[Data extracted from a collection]
--- start ---

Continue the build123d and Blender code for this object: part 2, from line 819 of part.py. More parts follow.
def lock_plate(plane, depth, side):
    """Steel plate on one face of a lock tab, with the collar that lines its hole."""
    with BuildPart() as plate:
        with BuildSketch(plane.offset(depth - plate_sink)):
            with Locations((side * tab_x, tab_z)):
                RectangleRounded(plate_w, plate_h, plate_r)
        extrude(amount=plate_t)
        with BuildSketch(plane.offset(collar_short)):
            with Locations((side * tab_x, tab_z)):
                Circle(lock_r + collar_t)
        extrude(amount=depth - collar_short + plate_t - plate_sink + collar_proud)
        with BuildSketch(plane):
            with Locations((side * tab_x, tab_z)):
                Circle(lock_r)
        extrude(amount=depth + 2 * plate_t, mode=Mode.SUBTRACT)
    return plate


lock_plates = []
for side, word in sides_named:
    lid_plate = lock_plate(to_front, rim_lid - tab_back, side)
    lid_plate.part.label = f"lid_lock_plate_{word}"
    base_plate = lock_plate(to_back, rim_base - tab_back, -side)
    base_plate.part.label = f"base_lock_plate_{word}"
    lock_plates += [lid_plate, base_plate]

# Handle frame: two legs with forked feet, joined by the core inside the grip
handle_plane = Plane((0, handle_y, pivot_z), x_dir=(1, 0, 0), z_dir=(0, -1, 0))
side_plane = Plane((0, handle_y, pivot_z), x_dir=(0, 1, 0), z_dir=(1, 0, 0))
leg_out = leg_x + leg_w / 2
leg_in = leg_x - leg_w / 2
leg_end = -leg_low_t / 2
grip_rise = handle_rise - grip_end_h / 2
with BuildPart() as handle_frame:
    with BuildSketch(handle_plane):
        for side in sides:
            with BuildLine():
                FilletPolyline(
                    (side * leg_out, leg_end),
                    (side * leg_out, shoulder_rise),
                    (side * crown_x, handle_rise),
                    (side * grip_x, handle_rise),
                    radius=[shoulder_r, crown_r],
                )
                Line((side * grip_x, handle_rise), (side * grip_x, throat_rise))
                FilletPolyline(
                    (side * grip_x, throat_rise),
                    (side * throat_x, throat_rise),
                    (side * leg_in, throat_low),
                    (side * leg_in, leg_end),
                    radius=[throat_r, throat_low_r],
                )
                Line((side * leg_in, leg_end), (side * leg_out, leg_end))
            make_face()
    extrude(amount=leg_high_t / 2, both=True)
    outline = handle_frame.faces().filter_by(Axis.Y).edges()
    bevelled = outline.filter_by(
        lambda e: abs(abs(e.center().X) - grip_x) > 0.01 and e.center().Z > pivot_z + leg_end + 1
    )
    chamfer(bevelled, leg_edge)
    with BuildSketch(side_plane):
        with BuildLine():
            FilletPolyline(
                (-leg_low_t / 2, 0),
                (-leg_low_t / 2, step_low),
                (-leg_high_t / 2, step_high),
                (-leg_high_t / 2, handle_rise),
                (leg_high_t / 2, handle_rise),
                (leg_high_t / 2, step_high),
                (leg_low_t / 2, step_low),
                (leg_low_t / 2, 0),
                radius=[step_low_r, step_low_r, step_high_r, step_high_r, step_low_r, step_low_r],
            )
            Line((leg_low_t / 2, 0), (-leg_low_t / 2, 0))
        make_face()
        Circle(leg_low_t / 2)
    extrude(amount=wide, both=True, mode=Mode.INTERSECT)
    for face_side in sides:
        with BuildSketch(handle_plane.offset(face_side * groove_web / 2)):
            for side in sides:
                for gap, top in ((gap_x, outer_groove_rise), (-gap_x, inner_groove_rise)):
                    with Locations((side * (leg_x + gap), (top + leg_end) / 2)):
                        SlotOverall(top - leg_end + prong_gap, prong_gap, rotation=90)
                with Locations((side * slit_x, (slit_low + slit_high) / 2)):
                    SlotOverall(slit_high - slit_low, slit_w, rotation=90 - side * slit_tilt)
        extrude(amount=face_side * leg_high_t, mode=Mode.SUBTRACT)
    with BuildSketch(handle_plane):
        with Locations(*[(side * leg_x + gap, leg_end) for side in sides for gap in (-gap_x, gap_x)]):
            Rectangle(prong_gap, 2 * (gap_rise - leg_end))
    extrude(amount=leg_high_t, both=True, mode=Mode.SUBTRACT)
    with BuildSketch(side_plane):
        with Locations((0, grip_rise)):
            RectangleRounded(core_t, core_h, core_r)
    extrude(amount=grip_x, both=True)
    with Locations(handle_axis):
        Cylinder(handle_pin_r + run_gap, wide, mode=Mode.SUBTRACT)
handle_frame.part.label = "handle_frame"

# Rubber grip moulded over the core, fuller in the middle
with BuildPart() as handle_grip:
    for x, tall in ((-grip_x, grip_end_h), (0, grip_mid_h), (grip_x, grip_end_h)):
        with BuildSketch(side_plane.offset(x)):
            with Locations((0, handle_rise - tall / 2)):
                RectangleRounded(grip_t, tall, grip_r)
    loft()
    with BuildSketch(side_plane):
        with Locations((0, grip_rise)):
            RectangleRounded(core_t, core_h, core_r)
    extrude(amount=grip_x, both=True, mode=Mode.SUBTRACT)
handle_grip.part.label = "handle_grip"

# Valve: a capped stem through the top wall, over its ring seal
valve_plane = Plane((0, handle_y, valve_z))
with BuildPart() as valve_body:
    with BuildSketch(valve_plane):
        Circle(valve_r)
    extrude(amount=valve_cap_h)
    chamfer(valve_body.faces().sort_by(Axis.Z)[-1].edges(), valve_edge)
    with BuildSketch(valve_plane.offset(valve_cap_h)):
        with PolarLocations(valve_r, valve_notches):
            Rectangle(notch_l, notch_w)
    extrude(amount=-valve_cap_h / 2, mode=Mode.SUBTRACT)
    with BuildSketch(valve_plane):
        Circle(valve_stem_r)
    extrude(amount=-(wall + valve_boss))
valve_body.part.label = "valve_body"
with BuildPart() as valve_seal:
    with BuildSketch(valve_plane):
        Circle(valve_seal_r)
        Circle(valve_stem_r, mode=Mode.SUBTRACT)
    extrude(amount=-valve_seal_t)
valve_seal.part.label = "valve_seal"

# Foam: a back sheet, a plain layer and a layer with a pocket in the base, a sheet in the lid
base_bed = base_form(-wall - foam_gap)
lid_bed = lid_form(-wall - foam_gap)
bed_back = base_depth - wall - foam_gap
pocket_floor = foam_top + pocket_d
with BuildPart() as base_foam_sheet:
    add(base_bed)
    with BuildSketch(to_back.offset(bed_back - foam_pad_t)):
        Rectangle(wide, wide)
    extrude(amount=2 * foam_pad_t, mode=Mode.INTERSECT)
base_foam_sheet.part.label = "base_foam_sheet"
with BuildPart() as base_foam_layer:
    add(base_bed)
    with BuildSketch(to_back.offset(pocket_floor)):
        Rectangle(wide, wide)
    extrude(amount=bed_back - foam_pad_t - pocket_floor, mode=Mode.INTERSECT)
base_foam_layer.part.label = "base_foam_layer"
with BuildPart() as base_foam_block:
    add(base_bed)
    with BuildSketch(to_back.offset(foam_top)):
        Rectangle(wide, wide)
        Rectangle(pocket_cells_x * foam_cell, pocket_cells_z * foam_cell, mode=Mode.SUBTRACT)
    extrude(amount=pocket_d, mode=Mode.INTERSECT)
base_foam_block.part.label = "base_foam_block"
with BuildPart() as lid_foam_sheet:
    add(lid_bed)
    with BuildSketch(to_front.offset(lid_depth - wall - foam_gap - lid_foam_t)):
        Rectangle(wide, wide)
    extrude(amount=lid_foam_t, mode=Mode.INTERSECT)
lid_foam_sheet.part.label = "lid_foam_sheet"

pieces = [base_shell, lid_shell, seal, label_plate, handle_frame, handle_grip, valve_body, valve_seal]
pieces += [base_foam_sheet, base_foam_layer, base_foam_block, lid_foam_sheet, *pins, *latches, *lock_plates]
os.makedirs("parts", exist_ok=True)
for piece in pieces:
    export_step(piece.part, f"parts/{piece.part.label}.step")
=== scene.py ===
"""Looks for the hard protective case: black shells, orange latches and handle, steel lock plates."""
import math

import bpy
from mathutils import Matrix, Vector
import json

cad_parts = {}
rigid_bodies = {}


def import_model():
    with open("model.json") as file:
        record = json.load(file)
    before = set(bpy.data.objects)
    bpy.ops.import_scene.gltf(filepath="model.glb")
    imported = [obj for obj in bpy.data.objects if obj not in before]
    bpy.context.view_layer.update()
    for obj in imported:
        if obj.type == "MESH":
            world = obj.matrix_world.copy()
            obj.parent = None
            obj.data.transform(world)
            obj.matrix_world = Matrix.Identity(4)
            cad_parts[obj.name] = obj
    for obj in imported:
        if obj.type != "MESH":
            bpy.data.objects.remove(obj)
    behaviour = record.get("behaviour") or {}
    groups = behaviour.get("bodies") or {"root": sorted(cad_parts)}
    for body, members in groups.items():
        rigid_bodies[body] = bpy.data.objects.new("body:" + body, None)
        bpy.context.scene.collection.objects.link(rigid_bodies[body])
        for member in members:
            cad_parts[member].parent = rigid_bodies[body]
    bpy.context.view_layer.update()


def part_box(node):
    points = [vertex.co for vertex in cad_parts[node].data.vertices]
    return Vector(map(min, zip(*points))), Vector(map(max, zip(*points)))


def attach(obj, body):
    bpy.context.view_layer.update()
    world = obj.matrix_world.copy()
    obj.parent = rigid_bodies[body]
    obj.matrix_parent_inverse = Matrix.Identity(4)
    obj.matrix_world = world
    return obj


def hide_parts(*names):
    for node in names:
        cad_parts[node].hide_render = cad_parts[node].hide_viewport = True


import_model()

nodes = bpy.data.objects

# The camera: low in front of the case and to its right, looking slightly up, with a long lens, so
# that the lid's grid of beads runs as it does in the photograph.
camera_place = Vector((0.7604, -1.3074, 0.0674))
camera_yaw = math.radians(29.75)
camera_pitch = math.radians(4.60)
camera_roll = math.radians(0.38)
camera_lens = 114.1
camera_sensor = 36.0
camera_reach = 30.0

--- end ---
--- start ---

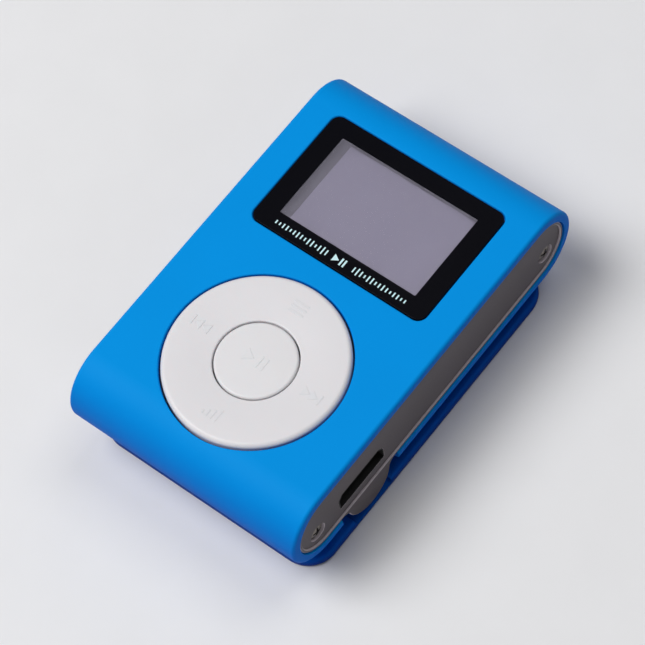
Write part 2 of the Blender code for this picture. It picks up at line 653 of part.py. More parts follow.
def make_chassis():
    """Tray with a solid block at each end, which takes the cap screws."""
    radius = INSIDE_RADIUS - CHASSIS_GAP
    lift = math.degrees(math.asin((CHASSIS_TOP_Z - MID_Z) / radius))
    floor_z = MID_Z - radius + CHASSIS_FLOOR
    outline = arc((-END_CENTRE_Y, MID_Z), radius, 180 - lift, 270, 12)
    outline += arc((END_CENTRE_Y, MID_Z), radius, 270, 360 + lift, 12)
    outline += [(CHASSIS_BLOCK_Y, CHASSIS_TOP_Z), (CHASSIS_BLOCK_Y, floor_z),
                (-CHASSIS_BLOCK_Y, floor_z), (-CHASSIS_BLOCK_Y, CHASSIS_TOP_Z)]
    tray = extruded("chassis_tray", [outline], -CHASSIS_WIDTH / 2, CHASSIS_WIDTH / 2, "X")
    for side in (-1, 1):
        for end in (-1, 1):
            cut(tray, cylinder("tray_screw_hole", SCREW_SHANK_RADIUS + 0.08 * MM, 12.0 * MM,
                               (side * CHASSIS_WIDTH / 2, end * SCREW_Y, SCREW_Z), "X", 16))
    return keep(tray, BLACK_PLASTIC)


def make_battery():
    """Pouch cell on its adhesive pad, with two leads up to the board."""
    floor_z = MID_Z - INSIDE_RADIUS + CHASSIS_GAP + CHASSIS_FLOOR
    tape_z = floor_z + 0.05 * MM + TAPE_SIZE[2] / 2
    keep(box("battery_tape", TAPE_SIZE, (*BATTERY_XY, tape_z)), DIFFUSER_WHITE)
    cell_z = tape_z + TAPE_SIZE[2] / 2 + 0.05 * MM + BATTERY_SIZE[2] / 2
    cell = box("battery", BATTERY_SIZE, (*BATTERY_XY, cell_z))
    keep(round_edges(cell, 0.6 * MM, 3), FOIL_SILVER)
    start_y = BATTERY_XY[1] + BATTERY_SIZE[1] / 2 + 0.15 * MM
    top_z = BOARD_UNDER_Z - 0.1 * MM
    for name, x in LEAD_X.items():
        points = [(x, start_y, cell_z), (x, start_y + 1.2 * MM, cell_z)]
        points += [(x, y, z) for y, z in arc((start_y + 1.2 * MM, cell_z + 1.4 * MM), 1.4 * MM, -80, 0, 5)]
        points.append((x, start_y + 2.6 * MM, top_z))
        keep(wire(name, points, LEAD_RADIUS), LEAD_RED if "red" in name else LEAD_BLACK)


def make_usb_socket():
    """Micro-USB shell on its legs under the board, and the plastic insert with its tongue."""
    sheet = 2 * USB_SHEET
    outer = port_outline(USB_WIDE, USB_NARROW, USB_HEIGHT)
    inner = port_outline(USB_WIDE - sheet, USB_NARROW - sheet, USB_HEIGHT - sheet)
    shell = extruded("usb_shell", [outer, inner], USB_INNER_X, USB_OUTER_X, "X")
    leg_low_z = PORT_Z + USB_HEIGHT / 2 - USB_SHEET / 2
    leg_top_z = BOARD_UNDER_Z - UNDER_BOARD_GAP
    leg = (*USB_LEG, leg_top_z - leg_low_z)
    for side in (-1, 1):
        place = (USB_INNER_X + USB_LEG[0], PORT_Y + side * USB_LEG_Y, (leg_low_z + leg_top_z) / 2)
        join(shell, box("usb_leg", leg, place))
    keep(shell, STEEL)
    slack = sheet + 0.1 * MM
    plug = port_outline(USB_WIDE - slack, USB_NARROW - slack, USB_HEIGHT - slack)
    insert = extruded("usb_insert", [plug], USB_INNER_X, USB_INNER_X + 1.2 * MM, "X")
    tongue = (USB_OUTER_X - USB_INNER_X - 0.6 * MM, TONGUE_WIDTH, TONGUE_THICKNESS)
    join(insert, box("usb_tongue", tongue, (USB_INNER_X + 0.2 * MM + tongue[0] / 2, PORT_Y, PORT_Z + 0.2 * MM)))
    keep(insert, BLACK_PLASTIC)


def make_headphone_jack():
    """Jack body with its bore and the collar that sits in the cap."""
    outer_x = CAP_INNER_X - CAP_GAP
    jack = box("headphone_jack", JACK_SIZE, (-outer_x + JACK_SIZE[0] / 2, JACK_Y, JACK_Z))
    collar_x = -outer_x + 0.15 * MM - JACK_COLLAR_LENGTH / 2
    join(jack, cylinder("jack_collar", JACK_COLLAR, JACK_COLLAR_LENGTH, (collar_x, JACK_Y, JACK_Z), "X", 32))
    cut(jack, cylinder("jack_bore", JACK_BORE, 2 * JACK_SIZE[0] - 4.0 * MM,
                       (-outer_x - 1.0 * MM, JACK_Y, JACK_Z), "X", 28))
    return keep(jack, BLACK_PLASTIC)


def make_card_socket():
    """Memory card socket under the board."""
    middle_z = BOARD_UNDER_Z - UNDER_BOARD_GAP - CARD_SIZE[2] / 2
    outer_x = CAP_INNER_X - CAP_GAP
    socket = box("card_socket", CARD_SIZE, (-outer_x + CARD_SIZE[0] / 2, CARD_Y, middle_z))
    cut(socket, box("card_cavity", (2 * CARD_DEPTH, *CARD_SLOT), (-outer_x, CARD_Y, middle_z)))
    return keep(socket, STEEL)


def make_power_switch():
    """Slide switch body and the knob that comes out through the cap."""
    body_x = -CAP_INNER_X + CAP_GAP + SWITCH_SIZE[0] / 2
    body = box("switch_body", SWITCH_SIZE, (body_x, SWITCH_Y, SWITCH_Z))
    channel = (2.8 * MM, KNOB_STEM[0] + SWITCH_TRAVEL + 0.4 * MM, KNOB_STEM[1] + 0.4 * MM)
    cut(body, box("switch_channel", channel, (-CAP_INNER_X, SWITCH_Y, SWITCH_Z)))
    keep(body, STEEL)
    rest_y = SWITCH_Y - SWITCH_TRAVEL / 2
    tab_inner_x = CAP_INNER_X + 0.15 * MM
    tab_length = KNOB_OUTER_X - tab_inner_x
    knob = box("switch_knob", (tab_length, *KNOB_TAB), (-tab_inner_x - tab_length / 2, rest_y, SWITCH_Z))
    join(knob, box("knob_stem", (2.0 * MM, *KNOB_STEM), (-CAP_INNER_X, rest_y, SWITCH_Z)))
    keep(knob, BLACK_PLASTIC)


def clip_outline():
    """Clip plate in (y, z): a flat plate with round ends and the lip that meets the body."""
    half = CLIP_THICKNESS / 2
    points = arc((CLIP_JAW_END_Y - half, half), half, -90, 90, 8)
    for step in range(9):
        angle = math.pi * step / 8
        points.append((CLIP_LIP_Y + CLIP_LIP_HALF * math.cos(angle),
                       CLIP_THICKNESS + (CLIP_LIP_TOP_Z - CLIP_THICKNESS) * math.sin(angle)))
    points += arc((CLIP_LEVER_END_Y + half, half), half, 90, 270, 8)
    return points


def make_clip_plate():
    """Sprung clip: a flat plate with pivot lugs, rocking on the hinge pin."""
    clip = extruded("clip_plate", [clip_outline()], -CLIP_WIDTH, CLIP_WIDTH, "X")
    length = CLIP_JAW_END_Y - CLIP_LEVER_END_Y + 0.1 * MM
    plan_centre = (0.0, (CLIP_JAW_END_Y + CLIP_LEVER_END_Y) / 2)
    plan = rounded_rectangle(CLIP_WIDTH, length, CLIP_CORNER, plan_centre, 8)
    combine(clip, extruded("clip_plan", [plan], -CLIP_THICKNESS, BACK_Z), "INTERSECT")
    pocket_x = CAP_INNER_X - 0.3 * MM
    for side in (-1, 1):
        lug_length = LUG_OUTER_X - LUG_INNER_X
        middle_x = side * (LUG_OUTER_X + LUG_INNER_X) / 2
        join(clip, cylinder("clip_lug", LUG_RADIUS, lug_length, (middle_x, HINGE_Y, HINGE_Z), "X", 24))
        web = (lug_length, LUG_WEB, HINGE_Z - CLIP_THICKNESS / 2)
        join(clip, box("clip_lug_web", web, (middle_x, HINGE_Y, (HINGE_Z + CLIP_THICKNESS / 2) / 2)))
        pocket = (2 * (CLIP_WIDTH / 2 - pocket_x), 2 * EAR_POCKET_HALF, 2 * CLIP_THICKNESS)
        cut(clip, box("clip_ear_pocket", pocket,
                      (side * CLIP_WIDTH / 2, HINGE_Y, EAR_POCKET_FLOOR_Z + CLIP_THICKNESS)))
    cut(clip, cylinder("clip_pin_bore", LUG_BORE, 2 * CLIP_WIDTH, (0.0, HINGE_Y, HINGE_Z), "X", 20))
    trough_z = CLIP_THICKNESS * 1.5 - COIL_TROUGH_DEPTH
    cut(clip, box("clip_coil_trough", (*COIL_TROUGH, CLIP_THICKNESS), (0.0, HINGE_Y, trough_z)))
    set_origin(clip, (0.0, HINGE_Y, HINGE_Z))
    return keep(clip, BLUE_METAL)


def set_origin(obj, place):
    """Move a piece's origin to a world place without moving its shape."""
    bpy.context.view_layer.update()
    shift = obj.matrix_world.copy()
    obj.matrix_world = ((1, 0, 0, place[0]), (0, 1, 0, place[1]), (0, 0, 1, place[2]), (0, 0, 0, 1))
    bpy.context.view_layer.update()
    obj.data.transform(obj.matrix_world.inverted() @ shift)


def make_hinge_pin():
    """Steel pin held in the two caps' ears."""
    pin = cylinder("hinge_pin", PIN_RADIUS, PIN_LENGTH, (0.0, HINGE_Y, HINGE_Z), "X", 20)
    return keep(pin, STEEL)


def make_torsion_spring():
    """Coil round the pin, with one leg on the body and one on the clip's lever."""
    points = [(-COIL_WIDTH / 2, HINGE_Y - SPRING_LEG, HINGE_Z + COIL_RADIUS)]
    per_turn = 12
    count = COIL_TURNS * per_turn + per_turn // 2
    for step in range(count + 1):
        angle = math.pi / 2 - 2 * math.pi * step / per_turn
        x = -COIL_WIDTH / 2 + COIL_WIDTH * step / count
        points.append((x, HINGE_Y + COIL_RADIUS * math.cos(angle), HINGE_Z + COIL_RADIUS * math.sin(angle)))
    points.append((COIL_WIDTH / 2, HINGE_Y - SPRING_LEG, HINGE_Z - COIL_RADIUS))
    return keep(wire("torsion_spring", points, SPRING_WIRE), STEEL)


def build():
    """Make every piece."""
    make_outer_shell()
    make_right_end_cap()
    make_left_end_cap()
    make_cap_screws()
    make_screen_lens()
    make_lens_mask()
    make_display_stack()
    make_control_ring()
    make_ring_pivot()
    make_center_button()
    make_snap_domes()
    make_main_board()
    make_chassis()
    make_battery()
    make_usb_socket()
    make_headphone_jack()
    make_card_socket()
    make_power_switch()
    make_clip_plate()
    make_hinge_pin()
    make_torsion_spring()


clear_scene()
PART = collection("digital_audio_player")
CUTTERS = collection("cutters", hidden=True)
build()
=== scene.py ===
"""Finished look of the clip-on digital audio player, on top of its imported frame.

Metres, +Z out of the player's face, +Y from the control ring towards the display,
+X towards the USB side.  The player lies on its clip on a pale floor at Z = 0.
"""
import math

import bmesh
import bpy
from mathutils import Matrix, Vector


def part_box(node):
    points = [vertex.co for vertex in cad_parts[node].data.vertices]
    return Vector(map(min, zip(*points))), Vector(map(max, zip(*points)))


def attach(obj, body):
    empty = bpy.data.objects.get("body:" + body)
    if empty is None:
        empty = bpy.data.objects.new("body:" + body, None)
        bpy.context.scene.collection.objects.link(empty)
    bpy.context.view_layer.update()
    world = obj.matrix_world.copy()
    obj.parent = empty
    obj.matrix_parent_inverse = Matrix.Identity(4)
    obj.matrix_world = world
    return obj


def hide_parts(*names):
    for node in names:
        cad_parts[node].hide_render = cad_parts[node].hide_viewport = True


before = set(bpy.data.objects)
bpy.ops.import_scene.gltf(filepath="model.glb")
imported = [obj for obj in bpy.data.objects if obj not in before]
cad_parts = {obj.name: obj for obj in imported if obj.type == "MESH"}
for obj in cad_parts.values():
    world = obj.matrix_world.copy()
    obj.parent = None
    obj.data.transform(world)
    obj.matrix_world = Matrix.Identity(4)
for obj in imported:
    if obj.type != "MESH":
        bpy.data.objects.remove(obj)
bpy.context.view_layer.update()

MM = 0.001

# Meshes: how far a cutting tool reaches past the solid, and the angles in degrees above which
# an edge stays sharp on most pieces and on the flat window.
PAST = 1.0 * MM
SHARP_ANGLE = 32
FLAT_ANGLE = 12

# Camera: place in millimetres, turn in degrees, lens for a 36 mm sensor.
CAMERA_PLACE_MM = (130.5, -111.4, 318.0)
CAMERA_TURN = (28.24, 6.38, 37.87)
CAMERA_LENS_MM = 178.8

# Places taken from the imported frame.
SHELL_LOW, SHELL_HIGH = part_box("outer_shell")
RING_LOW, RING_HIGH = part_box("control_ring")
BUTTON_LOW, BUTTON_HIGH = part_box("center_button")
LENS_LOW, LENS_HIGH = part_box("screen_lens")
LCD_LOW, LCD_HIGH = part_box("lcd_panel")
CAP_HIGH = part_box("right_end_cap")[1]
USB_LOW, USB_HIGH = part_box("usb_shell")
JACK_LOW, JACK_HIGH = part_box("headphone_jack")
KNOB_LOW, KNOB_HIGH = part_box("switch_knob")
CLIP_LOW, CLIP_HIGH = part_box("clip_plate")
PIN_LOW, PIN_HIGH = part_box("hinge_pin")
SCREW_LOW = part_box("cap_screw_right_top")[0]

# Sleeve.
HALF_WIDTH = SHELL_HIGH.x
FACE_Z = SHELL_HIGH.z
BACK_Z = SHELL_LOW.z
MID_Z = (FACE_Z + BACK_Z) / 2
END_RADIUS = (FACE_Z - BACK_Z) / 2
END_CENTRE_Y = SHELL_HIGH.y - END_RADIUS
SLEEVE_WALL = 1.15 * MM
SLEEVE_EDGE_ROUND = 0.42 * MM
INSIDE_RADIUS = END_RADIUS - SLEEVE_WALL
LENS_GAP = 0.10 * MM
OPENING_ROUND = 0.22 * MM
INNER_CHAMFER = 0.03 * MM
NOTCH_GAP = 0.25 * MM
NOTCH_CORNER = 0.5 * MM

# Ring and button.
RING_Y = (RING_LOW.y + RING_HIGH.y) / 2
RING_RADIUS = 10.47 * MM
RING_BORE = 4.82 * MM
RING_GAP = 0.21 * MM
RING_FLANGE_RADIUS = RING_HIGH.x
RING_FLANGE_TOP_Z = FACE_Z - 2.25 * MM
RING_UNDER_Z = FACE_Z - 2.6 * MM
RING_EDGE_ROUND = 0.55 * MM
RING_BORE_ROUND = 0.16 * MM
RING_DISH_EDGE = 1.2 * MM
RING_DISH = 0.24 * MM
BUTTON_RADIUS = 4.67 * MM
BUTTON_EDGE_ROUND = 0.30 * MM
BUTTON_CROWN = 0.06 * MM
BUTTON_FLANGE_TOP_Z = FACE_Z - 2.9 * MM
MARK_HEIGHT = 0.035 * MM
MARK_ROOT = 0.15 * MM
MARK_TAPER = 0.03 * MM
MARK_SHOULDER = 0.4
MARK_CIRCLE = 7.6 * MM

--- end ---

### WHAT YOU WILL DO
Exactly the lines from the line containing "Write part 2" to the line containing "return keep(tray, BLACK_PLASTIC)", both included, are to be set down; no other line belongs in the answer.

### ANSWER TO THE PROBLEM
Write part 2 of the Blender code for this picture. It picks up at line 653 of part.py. More parts follow.
def make_chassis():
    """Tray with a solid block at each end, which takes the cap screws."""
    radius = INSIDE_RADIUS - CHASSIS_GAP
    lift = math.degrees(math.asin((CHASSIS_TOP_Z - MID_Z) / radius))
    floor_z = MID_Z - radius + CHASSIS_FLOOR
    outline = arc((-END_CENTRE_Y, MID_Z), radius, 180 - lift, 270, 12)
    outline += arc((END_CENTRE_Y, MID_Z), radius, 270, 360 + lift, 12)
    outline += [(CHASSIS_BLOCK_Y, CHASSIS_TOP_Z), (CHASSIS_BLOCK_Y, floor_z),
                (-CHASSIS_BLOCK_Y, floor_z), (-CHASSIS_BLOCK_Y, CHASSIS_TOP_Z)]
    tray = extruded("chassis_tray", [outline], -CHASSIS_WIDTH / 2, CHASSIS_WIDTH / 2, "X")
    for side in (-1, 1):
        for end in (-1, 1):
            cut(tray, cylinder("tray_screw_hole", SCREW_SHANK_RADIUS + 0.08 * MM, 12.0 * MM,
                               (side * CHASSIS_WIDTH / 2, end * SCREW_Y, SCREW_Z), "X", 16))
    return keep(tray, BLACK_PLASTIC)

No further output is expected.